Crusading in the 12th century was largely concerned with the defence of the new Christian states in Palestine and Syria that were established by the First Crusade in 1096-1099. However, within a few years of that expedition both the papacy and crusaders were keen to broaden the concept of crusading to other contexts, such as wars against the Muslims who had occupied much of Iberia after 711 (see Moors). The idea of the crusade was also extended to campaigns aimed at Christianizing heathens living on the frontiers of Christendom. In 1100 many of the peoples living on the southern and eastern coasts of the Baltic Sea, who spoke a variety of Finnic, Baltic, and Slavic languages, still retained their ancestral pagan beliefs, venerating a variety of greater and lesser deities, spirits, and holy sites and objects.

In 1147 Pope Eugenius III proclaimed a crusade to aid the Christian principalities of Syria and Palestine against the Turks. He allowed a number of German and Danish nobles and knights to fulfil their crusading vows by campaigning against the Slavic peoples (known to them as Wends) living between the River Elbe and the western shore of the Baltic Sea. That expedition was a failure, but over the next 40 years the Wends were gradually converted to Christianity. This process was only partially brought about by military expeditions, which conquered territory, destroyed heathen cult sites, and established churches and monasteries. Equally, if not more important factors were the acceptance of Christianity by Wendish rulers themselves, who imposed the new faith on their subjects, and the colonization of Wendish lands by German princes and the accompanying immigration of Christian (mostly German-speaking) settlers. However, the Wendish Crusade of 1147 and subsequent expeditions launched against the coast of Pomerania by the Danish monarchy and church established the principle that wars intended to convert the heathen were a legitimate form of crusading.

III

Course and Nature of the Baltic Crusades

By the later 12th century the last peoples of Europe who still held to pagan beliefs were those inhabiting the eastern coastal regions of the Baltic Sea, bounded by the Orthodox principalities of Russia to the east, and the Catholic kingdom of Poland to the south. From north to south, the lands occupied by heathen peoples were: Finland and Karelia; Livonia (roughly modern Estonia and Latvia); Lithuania; and Prussia (north-eastern Poland and the modern Russian enclave around Kaliningrad).

Missionaries and other clerics were moved to bring the word of God to these lands, but this was not the only motivation for crusading. Finnish and Estonian tribes had long mounted naval raids on the coasts of Denmark and Sweden, whose monarchies were keen to take the offensive against them. The Baltic lands were a source of valuable products such as grain, timber, wax, honey, and amber, and also served as a transit area for furs and other valuable goods emanating from further east.

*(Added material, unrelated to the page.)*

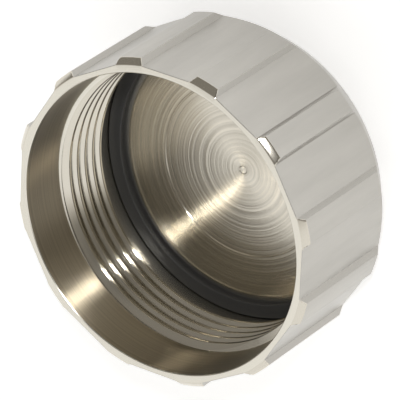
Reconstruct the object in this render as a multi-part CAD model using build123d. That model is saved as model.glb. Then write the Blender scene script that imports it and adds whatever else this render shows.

From the mid-12th to the early 15th century these countries became the targets of crusades from the West. War was also waged against other Christian powers, such as Catholic Poland and Orthodox Russia, which were perceived as challenging Western Christian control of the conquered territories or otherwise impeding the crusading effort. The crusades were a long series of sometimes confused military campaigns of varying duration, fought by crusaders from Western countries as well as the Christian institutions established in the Baltic countries themselves. A key role was played by military religious orders, consisting of warrior monks who fought for the faith. Military orders had been established to defend the Christian possessions in the Holy Land, but one of them, the Teutonic Order, transferred its main sphere of activity to the Baltic region, while others were founded specifically to support the crusades there.

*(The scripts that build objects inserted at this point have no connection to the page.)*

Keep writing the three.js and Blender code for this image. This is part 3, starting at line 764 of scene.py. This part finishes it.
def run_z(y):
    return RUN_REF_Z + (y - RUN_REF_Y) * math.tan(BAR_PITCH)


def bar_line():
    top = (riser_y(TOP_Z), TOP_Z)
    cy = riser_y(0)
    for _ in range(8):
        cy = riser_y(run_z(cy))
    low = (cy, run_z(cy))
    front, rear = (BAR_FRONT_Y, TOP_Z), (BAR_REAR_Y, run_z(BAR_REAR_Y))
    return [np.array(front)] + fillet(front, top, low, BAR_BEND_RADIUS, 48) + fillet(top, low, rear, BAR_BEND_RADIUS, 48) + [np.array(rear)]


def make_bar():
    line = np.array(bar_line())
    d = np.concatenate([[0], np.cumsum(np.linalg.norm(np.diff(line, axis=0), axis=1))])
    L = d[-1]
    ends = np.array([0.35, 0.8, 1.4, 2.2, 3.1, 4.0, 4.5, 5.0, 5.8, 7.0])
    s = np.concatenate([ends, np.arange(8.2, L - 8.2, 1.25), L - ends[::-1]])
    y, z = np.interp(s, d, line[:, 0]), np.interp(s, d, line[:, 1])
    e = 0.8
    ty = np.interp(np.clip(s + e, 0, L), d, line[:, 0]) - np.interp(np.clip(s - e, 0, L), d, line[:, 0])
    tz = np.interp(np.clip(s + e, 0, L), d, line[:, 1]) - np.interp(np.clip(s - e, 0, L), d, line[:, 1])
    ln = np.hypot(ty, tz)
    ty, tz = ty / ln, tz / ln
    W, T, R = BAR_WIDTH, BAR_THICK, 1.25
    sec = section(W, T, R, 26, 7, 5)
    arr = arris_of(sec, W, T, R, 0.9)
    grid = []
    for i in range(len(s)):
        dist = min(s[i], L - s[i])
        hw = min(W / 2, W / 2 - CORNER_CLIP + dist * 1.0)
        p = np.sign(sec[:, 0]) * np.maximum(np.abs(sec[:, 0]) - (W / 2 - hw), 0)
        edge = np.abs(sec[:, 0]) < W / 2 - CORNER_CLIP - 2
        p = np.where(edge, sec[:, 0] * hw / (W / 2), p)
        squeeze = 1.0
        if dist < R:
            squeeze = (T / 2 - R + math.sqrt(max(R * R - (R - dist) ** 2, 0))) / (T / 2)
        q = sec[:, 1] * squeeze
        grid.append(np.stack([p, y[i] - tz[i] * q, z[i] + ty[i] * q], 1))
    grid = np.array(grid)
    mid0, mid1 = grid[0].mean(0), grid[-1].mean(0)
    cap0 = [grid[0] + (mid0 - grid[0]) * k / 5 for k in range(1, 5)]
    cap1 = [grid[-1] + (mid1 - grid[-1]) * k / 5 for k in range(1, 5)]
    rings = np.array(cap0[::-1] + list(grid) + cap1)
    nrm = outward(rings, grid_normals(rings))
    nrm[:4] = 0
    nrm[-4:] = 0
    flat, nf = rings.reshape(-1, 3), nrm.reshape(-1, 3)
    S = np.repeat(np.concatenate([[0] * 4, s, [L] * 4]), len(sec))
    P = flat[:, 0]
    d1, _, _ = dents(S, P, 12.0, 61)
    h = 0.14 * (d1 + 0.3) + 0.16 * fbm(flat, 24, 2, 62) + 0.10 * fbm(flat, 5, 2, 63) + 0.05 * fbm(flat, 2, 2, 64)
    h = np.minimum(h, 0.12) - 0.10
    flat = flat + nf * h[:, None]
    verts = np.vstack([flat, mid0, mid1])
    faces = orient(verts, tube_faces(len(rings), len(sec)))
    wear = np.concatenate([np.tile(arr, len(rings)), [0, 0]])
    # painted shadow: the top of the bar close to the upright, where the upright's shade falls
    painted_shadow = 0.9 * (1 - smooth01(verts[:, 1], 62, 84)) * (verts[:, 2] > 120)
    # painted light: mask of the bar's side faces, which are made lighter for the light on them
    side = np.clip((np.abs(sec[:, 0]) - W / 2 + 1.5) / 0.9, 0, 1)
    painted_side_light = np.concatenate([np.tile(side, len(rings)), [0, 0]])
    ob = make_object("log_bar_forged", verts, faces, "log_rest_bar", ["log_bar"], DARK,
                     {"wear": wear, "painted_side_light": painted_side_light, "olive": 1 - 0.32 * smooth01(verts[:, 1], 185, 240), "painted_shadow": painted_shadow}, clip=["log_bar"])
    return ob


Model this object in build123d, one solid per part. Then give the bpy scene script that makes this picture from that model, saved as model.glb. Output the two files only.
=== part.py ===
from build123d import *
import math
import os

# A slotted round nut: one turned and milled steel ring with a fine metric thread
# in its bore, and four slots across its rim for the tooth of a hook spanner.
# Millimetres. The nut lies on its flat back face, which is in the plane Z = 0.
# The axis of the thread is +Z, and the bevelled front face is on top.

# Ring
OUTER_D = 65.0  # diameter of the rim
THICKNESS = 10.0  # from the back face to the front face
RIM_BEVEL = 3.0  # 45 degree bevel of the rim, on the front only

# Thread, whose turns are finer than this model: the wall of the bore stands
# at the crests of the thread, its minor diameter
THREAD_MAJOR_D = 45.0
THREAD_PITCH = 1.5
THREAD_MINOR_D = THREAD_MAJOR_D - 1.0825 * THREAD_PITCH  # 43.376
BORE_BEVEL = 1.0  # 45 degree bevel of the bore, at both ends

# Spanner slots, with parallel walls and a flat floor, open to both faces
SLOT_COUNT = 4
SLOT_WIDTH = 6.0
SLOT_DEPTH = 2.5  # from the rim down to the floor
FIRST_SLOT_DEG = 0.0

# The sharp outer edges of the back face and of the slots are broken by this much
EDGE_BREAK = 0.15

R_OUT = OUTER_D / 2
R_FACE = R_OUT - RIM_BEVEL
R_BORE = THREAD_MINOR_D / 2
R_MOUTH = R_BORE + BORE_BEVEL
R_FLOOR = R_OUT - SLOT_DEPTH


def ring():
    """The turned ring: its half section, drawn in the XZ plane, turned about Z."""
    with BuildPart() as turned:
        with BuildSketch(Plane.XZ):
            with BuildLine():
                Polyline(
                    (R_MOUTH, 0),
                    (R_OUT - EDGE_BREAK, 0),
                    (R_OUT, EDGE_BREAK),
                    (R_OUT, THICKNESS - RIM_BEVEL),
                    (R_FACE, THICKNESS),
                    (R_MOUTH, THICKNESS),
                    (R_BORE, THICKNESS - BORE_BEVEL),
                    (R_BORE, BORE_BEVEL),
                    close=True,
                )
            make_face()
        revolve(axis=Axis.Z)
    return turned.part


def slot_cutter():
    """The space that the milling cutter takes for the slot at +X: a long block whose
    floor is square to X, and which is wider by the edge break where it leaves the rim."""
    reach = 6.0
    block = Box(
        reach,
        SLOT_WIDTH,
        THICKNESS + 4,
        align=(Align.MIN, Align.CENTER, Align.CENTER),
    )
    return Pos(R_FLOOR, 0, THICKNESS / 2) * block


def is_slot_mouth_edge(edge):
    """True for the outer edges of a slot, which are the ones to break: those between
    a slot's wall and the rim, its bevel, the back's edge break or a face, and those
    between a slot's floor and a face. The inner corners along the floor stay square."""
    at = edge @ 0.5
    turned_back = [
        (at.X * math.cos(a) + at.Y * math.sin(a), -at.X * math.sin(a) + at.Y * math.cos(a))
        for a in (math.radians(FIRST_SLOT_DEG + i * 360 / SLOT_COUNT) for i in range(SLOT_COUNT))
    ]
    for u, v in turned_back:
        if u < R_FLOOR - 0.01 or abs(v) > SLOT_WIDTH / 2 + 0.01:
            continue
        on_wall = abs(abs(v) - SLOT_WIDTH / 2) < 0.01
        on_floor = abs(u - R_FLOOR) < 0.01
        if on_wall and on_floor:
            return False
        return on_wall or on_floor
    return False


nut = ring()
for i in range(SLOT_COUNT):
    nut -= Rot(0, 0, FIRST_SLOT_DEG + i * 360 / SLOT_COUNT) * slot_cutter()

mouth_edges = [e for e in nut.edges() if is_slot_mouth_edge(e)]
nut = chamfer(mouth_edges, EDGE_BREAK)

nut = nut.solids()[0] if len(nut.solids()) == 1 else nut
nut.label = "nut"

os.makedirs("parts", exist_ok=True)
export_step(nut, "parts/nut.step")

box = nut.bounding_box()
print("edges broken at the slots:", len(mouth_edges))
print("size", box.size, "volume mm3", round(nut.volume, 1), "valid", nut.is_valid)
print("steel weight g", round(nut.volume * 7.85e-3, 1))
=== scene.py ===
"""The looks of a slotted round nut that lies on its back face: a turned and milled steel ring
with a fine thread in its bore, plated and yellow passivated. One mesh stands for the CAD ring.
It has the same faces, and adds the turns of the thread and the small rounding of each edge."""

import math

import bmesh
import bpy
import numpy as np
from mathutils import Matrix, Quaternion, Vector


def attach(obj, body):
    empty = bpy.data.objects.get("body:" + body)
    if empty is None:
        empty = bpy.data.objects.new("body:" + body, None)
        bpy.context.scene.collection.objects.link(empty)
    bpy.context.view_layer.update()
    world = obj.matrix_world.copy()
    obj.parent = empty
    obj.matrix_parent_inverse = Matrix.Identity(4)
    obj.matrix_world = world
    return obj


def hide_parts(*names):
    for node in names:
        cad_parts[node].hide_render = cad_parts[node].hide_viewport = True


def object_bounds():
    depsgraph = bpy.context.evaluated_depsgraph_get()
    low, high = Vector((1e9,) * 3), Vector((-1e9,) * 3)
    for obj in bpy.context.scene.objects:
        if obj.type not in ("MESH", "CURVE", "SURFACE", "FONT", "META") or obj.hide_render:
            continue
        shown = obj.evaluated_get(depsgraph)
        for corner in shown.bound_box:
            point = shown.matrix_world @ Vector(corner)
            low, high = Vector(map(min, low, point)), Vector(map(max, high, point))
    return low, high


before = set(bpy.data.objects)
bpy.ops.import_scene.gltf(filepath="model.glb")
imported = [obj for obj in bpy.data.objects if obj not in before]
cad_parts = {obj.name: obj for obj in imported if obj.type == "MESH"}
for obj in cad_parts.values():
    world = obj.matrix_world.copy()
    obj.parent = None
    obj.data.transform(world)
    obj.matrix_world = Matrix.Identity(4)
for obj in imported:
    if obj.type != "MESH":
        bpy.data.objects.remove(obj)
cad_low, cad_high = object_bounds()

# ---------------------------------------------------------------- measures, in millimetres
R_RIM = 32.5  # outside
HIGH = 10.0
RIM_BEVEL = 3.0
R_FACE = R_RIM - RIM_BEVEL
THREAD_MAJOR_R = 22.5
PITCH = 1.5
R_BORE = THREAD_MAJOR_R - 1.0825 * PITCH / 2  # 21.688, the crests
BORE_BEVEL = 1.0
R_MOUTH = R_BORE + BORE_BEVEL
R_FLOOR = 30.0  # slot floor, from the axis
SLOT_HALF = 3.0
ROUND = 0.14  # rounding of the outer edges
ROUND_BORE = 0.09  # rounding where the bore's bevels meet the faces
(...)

There were many major battles, but the more typical forms of conflict were expeditions to construct castles, to besiege enemy strongholds, to destroy the shrines and trappings of pagan religions, and to wear down the resistance of the pagans by eliminating their military capabilities and seizing or destroying economic assets. Up to around 1290 the crusades against Finland, Livonia, and Prussia profited from significant technological advantages, notably crossbows, heavy armour, warhorses, and, above all, castles built in brick or stone, which were stronger than the native hillforts. However, thereafter these technologies were also available to the Lithuanians, as well, of course, as to Russians and Poles, and the crusades against Lithuania from 1290 were long wars of attrition in which neither side was able to gain significant advantage until a Polish-Lithuanian alliance gained the upper hand in the early 15th century.

A

The Conquest of Finland

Finland was the first of the eastern Baltic countries to become the target of crusading, although the precise chronology remains unclear. Around 1155 King Erik Jedvardsson (or Erik IX) of Sweden led a crusade to south-western Finland and established a missionary bishopric there. Although the Danes later attempted to gain a foothold on the coastal areas opposite Estonia, most of southern Finland was evidently under Swedish control by the early 13th century, since the Swedes subsequently launched further crusades from there into Karelia and the areas around Lake Ladoga, which were then under the rule of the Russian city of Novgorod. These incursions were all beaten back by the Russians, but by the end of the century the Swedish Crown had established its control over southern and central Finland, with Swedish settlers in the coastal areas, and a bishopric at Åbo (see Turku). The native Finns had been largely Christianized and many were even prepared to join the Swedes in attacks on Novgorodian territory. The boundaries between areas of Swedish and Novgorodian control were fixed by the Treaty of Nöteborg (Orekhovets) in 1323.